▶ _BRIEF_
Reproduce each line of the material precisely.

▶ _GIVEN MATERIAL_

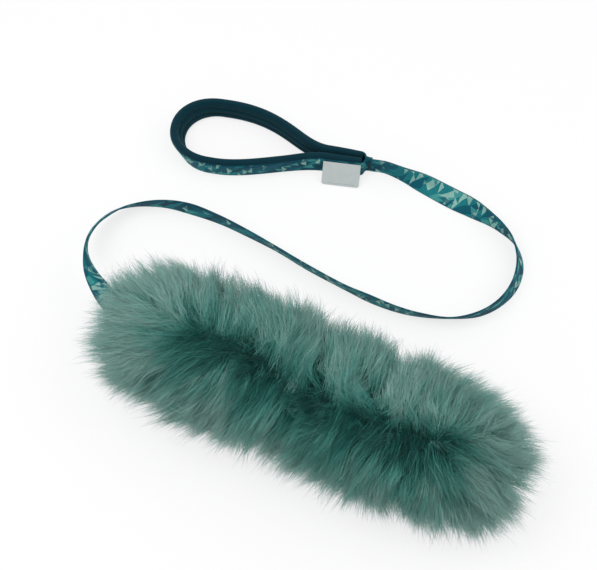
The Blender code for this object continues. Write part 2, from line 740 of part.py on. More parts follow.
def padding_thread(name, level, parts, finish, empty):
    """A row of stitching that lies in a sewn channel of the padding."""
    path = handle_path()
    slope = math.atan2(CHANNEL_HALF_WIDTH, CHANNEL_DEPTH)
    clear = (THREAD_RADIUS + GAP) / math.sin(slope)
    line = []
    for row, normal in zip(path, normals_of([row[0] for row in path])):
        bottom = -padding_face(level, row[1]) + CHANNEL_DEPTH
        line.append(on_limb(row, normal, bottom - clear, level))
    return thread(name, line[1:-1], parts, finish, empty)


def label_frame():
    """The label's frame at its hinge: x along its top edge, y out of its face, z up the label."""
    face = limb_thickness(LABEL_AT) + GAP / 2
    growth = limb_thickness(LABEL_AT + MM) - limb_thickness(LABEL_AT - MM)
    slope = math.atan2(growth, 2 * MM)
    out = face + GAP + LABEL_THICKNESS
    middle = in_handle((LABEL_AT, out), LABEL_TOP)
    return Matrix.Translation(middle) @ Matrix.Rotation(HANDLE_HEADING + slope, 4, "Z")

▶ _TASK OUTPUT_
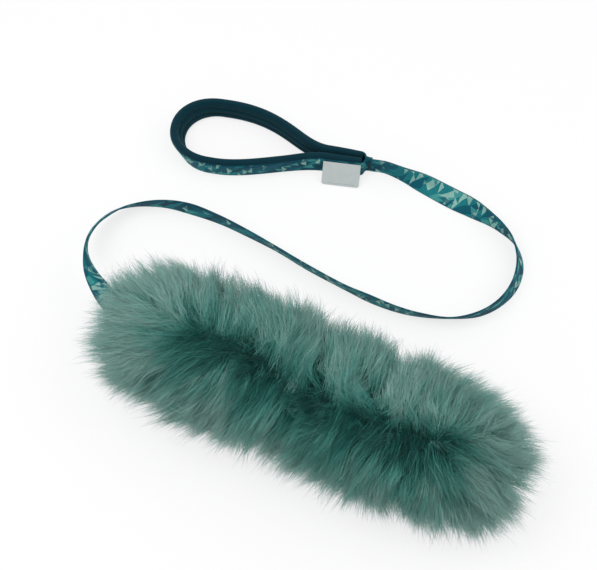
The Blender code for this object continues. Write part 2, from line 740 of part.py on. More parts follow.
def padding_thread(name, level, parts, finish, empty):
    """A row of stitching that lies in a sewn channel of the padding."""
    path = handle_path()
    slope = math.atan2(CHANNEL_HALF_WIDTH, CHANNEL_DEPTH)
    clear = (THREAD_RADIUS + GAP) / math.sin(slope)
    line = []
    for row, normal in zip(path, normals_of([row[0] for row in path])):
        bottom = -padding_face(level, row[1]) + CHANNEL_DEPTH
        line.append(on_limb(row, normal, bottom - clear, level))
    return thread(name, line[1:-1], parts, finish, empty)


def label_frame():
    """The label's frame at its hinge: x along its top edge, y out of its face, z up the label."""
    face = limb_thickness(LABEL_AT) + GAP / 2
    growth = limb_thickness(LABEL_AT + MM) - limb_thickness(LABEL_AT - MM)
    slope = math.atan2(growth, 2 * MM)
    out = face + GAP + LABEL_THICKNESS
    middle = in_handle((LABEL_AT, out), LABEL_TOP)
    return Matrix.Translation(middle) @ Matrix.Rotation(HANDLE_HEADING + slope, 4, "Z")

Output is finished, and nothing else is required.